The grand finale of this epic day, however, woke everyone out of dreamtime and into embodied, blood-pumping reality. Feuermusik played at the Hanlan’s Ferry Docks at 10:45, before the last ferry of the night. This was the third time I’d seen Feuermusik, the duo of tenor sax-dude/composer Jeremy Strachan and percussion/bucket-master Gus Weinkauf, in the last month, and each time was equally different and awesome. For this show, they played as seven-piece with the help of Gabe Levine (clarinet), Alia O’Brien (flute), Nick Buligan (trumpet), Jay Hay (bass clarinet) and Evan Shaw (alto sax). I will admit that after several hours of listening intently to so much quiet music, that I wanted something LOUD. Like horns blasting in my face. FM played a devastatingly swinging version of their Ethiopiques-inspired number “Nearness/Distance,” which culminated in two sustained minutes of cheering and applause over the extended finale chords. The crowd, though it had dwindled in size a bit, was ecstatic, and pockets of spontaneous dancing and clapping erupted throughout it.
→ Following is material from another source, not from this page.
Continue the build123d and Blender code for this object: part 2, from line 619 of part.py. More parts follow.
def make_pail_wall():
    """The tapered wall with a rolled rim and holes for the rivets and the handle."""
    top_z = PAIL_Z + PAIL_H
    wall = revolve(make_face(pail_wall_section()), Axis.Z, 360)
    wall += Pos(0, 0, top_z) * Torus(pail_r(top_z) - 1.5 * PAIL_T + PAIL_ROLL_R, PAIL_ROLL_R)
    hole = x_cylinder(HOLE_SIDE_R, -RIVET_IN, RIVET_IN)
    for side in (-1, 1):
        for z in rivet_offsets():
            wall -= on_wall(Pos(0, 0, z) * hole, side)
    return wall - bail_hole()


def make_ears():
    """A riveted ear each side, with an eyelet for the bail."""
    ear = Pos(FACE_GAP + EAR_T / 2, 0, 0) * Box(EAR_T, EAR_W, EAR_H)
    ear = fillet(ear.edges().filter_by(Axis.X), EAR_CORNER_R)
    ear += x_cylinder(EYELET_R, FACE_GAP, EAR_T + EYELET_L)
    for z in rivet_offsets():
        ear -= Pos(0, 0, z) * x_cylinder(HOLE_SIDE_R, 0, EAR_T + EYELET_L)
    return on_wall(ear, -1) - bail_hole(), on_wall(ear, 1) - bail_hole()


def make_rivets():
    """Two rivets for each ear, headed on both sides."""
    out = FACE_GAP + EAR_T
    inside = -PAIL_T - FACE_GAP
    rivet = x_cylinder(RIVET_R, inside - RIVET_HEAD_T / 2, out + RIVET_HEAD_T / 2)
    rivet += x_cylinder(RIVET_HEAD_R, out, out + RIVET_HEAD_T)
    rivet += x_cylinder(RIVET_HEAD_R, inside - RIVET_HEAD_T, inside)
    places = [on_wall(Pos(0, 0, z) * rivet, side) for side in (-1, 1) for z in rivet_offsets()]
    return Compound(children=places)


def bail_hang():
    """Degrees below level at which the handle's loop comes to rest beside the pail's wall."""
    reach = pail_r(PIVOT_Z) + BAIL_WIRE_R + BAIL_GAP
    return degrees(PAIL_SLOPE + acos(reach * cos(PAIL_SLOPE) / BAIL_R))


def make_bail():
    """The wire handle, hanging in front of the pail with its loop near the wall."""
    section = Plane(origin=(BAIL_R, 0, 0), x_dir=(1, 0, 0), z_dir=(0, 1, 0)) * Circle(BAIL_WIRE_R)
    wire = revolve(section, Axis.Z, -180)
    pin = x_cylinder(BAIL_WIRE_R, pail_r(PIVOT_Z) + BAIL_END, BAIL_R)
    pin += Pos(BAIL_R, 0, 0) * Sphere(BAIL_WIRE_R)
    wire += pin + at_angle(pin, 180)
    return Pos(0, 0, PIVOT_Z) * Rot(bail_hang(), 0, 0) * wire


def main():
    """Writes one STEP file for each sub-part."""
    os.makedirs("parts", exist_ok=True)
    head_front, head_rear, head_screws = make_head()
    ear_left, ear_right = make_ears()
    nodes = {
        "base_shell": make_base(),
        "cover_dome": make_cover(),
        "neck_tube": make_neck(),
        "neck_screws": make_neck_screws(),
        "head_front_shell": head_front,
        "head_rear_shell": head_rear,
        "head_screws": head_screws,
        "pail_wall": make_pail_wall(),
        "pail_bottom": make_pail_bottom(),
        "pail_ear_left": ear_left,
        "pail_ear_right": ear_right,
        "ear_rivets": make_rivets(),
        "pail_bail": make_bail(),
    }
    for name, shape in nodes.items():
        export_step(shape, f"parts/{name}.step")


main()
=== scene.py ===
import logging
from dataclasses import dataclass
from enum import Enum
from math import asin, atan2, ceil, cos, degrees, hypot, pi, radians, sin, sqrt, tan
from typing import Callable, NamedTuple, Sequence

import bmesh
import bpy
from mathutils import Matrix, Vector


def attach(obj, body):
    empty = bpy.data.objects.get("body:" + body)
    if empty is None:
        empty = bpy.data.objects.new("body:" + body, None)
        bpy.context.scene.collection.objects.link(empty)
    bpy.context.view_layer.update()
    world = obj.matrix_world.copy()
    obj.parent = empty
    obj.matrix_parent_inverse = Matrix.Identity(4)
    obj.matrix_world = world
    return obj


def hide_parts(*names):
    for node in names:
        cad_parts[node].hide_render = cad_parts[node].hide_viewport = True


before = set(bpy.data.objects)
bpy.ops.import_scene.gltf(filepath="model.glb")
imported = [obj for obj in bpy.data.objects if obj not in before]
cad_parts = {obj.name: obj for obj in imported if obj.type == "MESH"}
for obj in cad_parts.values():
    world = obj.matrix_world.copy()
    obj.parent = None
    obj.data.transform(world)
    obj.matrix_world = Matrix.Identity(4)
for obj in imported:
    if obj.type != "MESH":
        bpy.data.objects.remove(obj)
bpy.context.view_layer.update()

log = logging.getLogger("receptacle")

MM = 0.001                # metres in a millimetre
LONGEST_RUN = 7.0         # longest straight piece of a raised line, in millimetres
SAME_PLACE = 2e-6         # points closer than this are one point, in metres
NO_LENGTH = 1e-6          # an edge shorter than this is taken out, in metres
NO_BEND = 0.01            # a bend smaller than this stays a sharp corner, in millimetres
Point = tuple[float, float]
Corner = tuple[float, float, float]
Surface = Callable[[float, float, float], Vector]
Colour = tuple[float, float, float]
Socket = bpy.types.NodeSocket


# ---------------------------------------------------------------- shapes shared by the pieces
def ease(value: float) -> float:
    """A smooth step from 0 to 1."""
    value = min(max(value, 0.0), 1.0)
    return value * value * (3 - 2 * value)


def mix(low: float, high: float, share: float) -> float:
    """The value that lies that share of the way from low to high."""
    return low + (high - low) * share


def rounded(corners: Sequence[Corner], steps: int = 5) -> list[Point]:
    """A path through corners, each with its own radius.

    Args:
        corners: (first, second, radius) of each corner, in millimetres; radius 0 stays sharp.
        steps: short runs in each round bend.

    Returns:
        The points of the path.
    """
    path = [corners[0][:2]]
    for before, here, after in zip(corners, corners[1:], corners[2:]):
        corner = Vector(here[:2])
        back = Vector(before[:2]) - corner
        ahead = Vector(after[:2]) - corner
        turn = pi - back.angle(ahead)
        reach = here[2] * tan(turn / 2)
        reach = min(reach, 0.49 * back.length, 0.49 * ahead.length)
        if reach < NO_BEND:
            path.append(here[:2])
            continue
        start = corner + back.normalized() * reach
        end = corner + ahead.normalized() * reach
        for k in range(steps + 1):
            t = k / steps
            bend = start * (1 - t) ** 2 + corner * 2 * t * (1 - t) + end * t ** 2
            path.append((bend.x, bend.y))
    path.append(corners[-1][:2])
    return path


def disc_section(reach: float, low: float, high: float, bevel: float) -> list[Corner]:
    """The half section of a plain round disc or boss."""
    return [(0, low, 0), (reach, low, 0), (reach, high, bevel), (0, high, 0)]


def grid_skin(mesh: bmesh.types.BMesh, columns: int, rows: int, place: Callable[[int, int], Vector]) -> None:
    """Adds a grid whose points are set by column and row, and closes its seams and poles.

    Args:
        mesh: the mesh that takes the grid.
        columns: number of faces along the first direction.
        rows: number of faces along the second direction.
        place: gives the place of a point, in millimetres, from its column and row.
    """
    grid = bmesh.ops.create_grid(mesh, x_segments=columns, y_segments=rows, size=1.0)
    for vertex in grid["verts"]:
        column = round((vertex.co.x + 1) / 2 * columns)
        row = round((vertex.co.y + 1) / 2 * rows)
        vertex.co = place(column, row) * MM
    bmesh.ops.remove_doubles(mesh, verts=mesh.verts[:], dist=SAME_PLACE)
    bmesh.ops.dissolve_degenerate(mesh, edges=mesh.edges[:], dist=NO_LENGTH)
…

Our boat came in, but the show wasn’t over. Heavy Water reprised their opening drone piece by performing it at the bottom of the stairs, in front of the gangplank, with Wolfgang and two comrades dressed in white jumpsuits, with their back to the crowd as coloured visuals were projected on to their bodies, pulsating like the drone. It was an appropriately surreal way to end a day of both sensory overload and community can-do spirit.
I thought a lot about how something like this could be done with “proper funding,” but also how that would ruin it. Part of the beauty of the Poor Pilgrim Island Show is the scale of it; you’d lose the sense of intimacy with more than 100 people. But also, as Kerry pointed out, it’s a true product of the community; no money changed hands. Much as I want to see musicians and artists (and organizers) get the payday they all deserve, sometimes it’s just plain good to see everyone pitch in and do something just because they want to see it happen.